When you click the Knit button a document will be generated that includes both content as well as the output of any embedded R code chunks within the document. You can embed an R code chunk like this:
# Load libraries
library(tidyverse)
## ── Attaching core tidyverse packages ──────────────────────── tidyverse 2.0.0 ──
## ✔ dplyr 1.1.4 ✔ readr 2.1.6
## ✔ forcats 1.0.1 ✔ stringr 1.6.0
## ✔ ggplot2 4.0.1 ✔ tibble 3.3.0
## ✔ lubridate 1.9.4 ✔ tidyr 1.3.1
## ✔ purrr 1.2.0
## ── Conflicts ────────────────────────────────────────── tidyverse_conflicts() ──
## ✖ dplyr::filter() masks stats::filter()

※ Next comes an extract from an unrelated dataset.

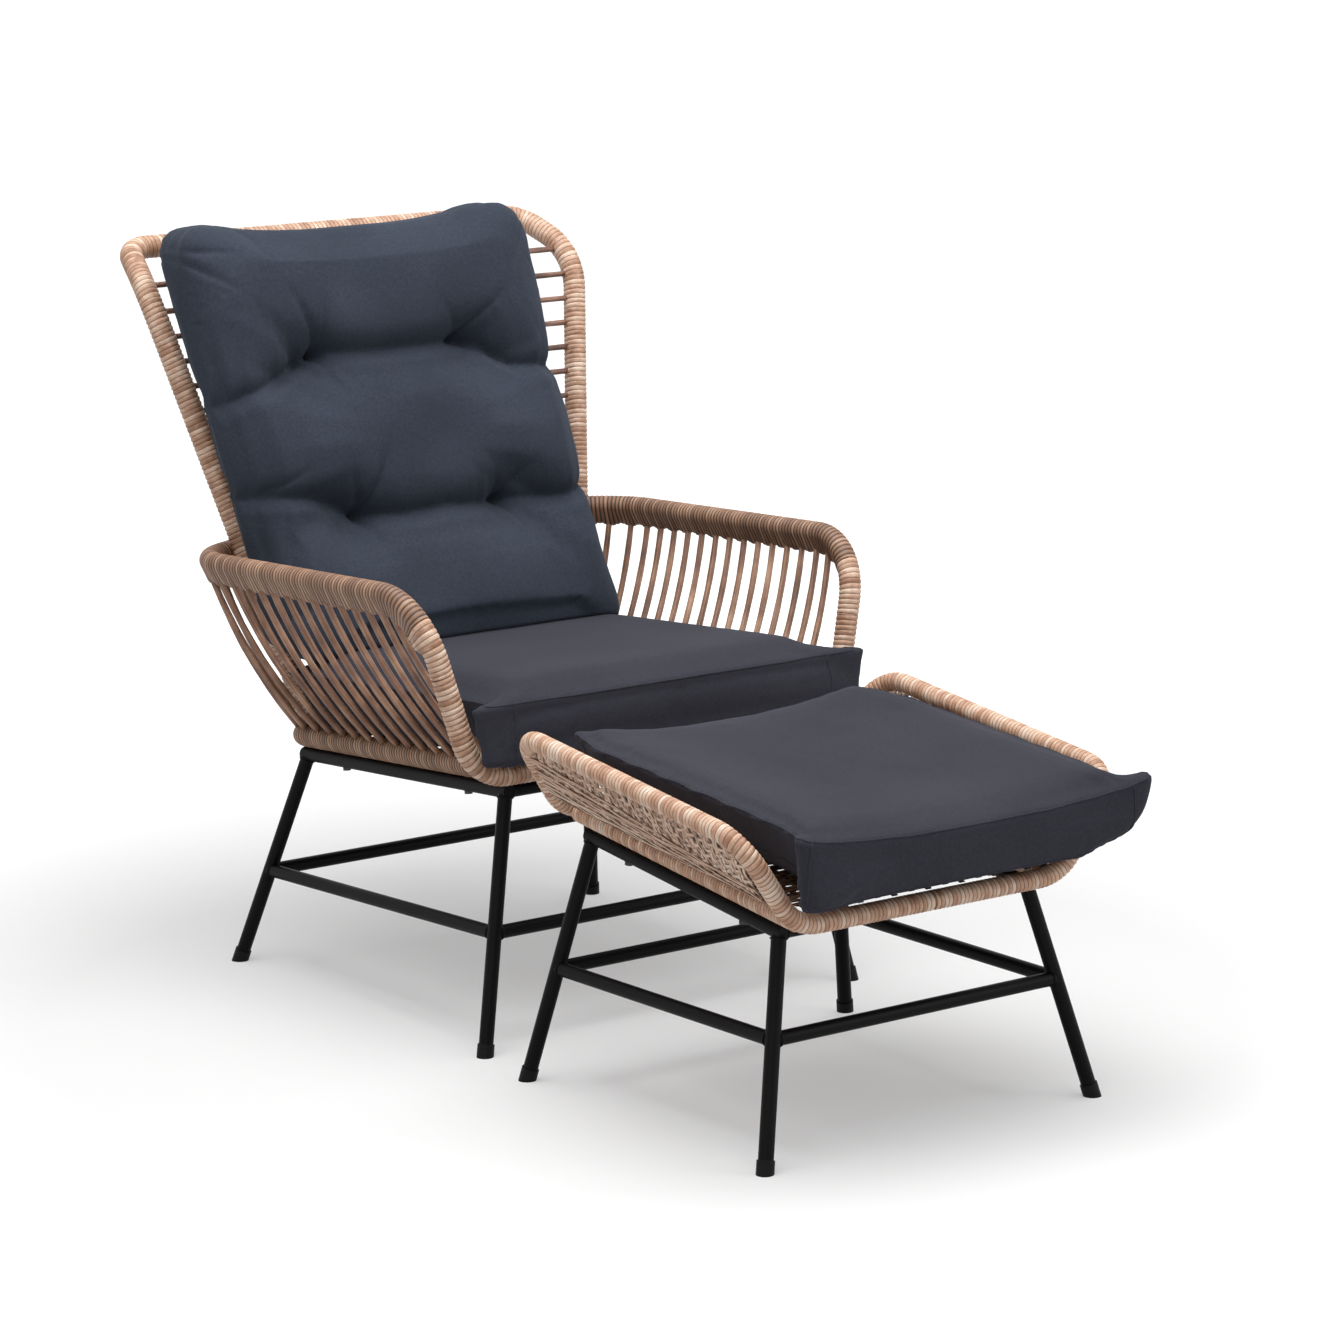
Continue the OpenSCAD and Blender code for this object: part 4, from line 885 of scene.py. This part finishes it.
# The cushions are foam and fibre in a woven polyester cover, charcoal with a slight slub.
# The cover's weave is drawn at 1.6 mm, about twice the real thread spacing, so that it shows.
def cover_fabric(name, light, dark, sheen_tint):
    tree, shader, material = new_material(name)
    place = put(tree, "ShaderNodeTexCoord").outputs["Object"]
    thread = 0.0016
    bands_a_metre = 3.2
    threads = []
    for angle in (0.35, 1.92):
        turned = put(tree, "ShaderNodeMapping", {"Vector": place, "Rotation": (0.5, angle, 0.4)})
        wave = put(tree, "ShaderNodeTexWave", {
            "Vector": turned.outputs[0], "Scale": 1 / thread / bands_a_metre, "Distortion": 2.2,
            "Detail": 2.0, "Detail Scale": 2.0}, bands_direction="X")
        threads.append(wave.outputs["Fac"])
    weave = put(tree, "ShaderNodeMath", {0: threads[0], 1: threads[1]}, operation="ADD")
    slub = put(tree, "ShaderNodeTexNoise", {"Vector": place, "Scale": 260.0, "Detail": 3.0, "Roughness": 0.7})
    cloud = put(tree, "ShaderNodeTexNoise", {"Vector": place, "Scale": 5.0, "Detail": 3.0})
    both = put(tree, "ShaderNodeMath", {0: slub.outputs["Fac"], 1: cloud.outputs["Fac"]}, operation="ADD")
    level = put(tree, "ShaderNodeMapRange", {"Value": both.outputs[0], "From Min": 0.75, "From Max": 1.25})
    tone = put(tree, "ShaderNodeMix", {"Factor": level.outputs["Result"], "A": linear(dark),
                                       "B": linear(light)}, data_type="RGBA")
    high = put(tree, "ShaderNodeMath", {0: weave.outputs[0], 1: slub.outputs["Fac"]}, operation="ADD")
    bump = put(tree, "ShaderNodeBump", {"Height": high.outputs[0], "Strength": 0.22, "Distance": 0.0006})
    feed(tree, shader, {"Base Color": tone.outputs["Result"], "Normal": bump.outputs["Normal"],
                        "Roughness": 0.92, "Specular IOR Level": 0.15, "Sheen Weight": 0.08,
                        "Sheen Roughness": 0.5, "Sheen Tint": linear(sheen_tint)})
    return material


seat_cover = cover_fabric("woven_polyester_charcoal", "#3b3b44", "#303139", "#c8c8d4")
back_cover = cover_fabric("woven_polyester_blue_grey", "#3f4551", "#323843", "#c3ccd9")


def points_of(mesh):
    flat = np.zeros(len(mesh.vertices) * 3)
    mesh.vertices.foreach_get("co", flat)
    return flat.reshape(-1, 3)


def stuffed(name, node_name, voxel, limit):
    """The cushion's solid, remeshed and blown up a little as a bag of cloth; limit is a point's travel."""
    shrink = 0.001
    mesh = nodes[node_name].data.copy()
    bm = bmesh.new()
    bm.from_mesh(mesh)
    bmesh.ops.remove_doubles(bm, verts=bm.verts, dist=1e-5)
    bmesh.ops.recalc_face_normals(bm, faces=bm.faces)
    for v in bm.verts:
        v.co -= v.normal * shrink
    bm.to_mesh(mesh)
    bm.free()
    pad = bpy.data.objects.new(name, mesh)
    bpy.context.scene.collection.objects.link(pad)
    remesh = pad.modifiers.new("remesh", "REMESH")
    remesh.mode = "VOXEL"
    remesh.voxel_size = voxel
    evaluated = pad.evaluated_get(bpy.context.evaluated_depsgraph_get())
    fine = bpy.data.meshes.new_from_object(evaluated)
    pad.modifiers.clear()
    pad.data = fine
    bm = bmesh.new()
    bm.from_mesh(fine)
    for _ in range(2):
        bmesh.ops.smooth_vert(bm, verts=bm.verts, factor=0.5, use_axis_x=True, use_axis_y=True,
                              use_axis_z=True)
    bm.to_mesh(fine)
    bm.free()
    rest = points_of(fine)
    cloth = pad.modifiers.new("cloth", "CLOTH")
    cloth.settings.use_pressure = True
    cloth.settings.uniform_pressure_force = 4.0
    cloth.settings.effector_weights.gravity = 0
    cloth.settings.quality = 4
    cloth.settings.mass = 0.3
    cloth.settings.tension_stiffness = 12
    cloth.settings.compression_stiffness = 12
    cloth.settings.shear_stiffness = 5
    cloth.settings.bending_stiffness = 0.4
    for step in range(1, 21):
        bpy.context.scene.frame_set(step)
    evaluated = pad.evaluated_get(bpy.context.evaluated_depsgraph_get())
    move = points_of(evaluated.data) - rest
    pad.modifiers.clear()
    bpy.context.scene.frame_set(1)
    far = np.linalg.norm(move, axis=1, keepdims=True)
    move *= np.minimum(1, limit / np.maximum(far, 1e-9))
    fine.vertices.foreach_set("co", (rest + move).ravel())
    fine.shade_smooth()
    return pad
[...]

## ✖ dplyr::lag() masks stats::lag()
## ℹ Use the conflicted package (<http://conflicted.r-lib.org/>) to force all conflicts to become errors
library(dplyr)
library(ggplot2)
# Load data
df <- read_csv("superstore.csv")
## Rows: 9994 Columns: 21
## ── Column specification ────────────────────────────────────────────────────────
## Delimiter: ","
## chr (16): Order ID, Order Date, Ship Date, Ship Mode, Customer ID, Customer ...
## dbl (5): Row ID, Sales, Quantity, Discount, Profit
##
## ℹ Use `spec()` to retrieve the full column specification for this data.

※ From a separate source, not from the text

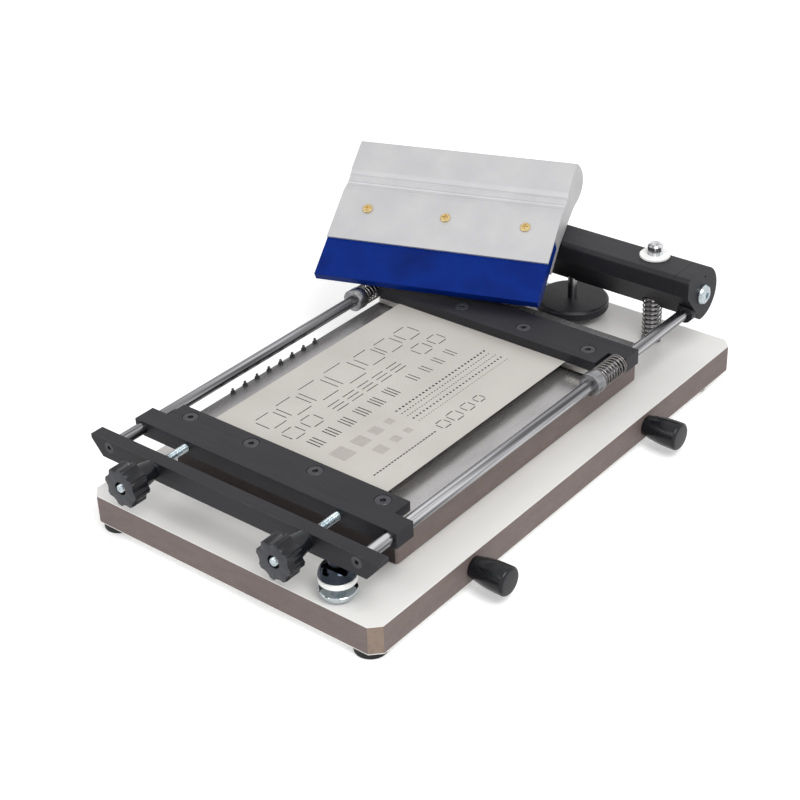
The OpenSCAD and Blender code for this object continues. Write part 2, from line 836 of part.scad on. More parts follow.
module pin_holes() {
    for (k = [0 : 7]) {
        translate([table_left + 3, 163 + k * pin_pitch, table_top - 10]) cylinder(h = 20, d = pin_d);
    }
}

module table_board() {
    color(board_brown) place() difference() {
        table_plate(deck + table_gap, table_top - table_sheet_t);
        pin_holes();
        for (y = handle_ys) {
            translate([nut_x - nut_w / 2, y - nut_d / 2, 0]) cube([nut_w, nut_d, deck + 8]);
        }
        for (x = [table_left + 40, table_right - 40]) {
            for (y = [table_front + 40, table_back - 40]) {
                translate([x, y, 0]) cylinder(h = deck + 2, d = 30);
            }
        }
    }
}

module table_sheet() {
    color(laminate_white) place() difference() {
        table_plate(table_top - table_sheet_t, table_top);
        pin_holes();
    }
}

module table_glides() {
    color(nylon) place() for (x = [table_left + 40, table_right - 40]) {
        for (y = [table_front + 40, table_back - 40]) {
            translate([x, y, deck + run_fit]) bevelled_disc(30, 2 - run_fit, 0.3);
        }
    }
}

module nut_blocks() {
    color("#c9a24a") place() for (y = handle_ys) {
        difference() {
            translate([nut_x - nut_w / 2, y - nut_d / 2, nut_low])
                cube([nut_w, nut_d, deck + 8 - nut_low]);
            translate([0, y, handle_h]) x_rod(spindle_d + 2 * run_fit, 0, base_w);
        }
    }
}

module register_pins() {
    color(steel) place() for (k = [0 : 7]) {
        translate([table_left + 3, 163 + k * pin_pitch, table_top]) {
            translate([0, 0, -10]) cylinder(h = 9 + pin_h, d = pin_d);
            translate([0, 0, pin_h - 1]) cylinder(h = 1, d1 = pin_d, d2 = pin_d - 1.6);
            cylinder(h = 2, d = 5.4);
        }
    }
}

// Handles and their spindles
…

## ℹ Specify the column types or set `show_col_types = FALSE` to quiet this message.
# Quick check of column names
colnames(df)
## [1] "Row ID" "Order ID" "Order Date" "Ship Date"
## [5] "Ship Mode" "Customer ID" "Customer Name" "Segment"
## [9] "Country" "City" "State" "Postal Code"
## [13] "Region" "Product ID" "Category" "Sub-Category"
## [17] "Product Name" "Sales" "Quantity" "Discount"
## [21] "Profit"
# Create the Risk Column
df_audit <- df %>%
mutate(Transaction_Risk = case_when(
Discount > 0.2 & Profit < 0 ~ "High Risk: Leakage",
TRUE ~ "Normal"
))
# Count how many high risk transactions found
table(df_audit$Transaction_Risk)
##
## High Risk: Leakage Normal
## 1348 8646
# Visualize the Leakage
ggplot(data = df_audit, aes(x = Discount, y = Profit, color = Transaction_Risk)) +
geom_point(alpha = 0.6) +
geom_hline(yintercept = 0, linetype = "dashed", color = "black") + # Zero profit line
labs(
title = "Audit Finding: Discount Abuse Driving Revenue Leakage",
subtitle = "Transactions with >20% discount consistently result in negative profit",
x = "Discount Applied",
y = "Profit ($)"
) +
theme_minimal()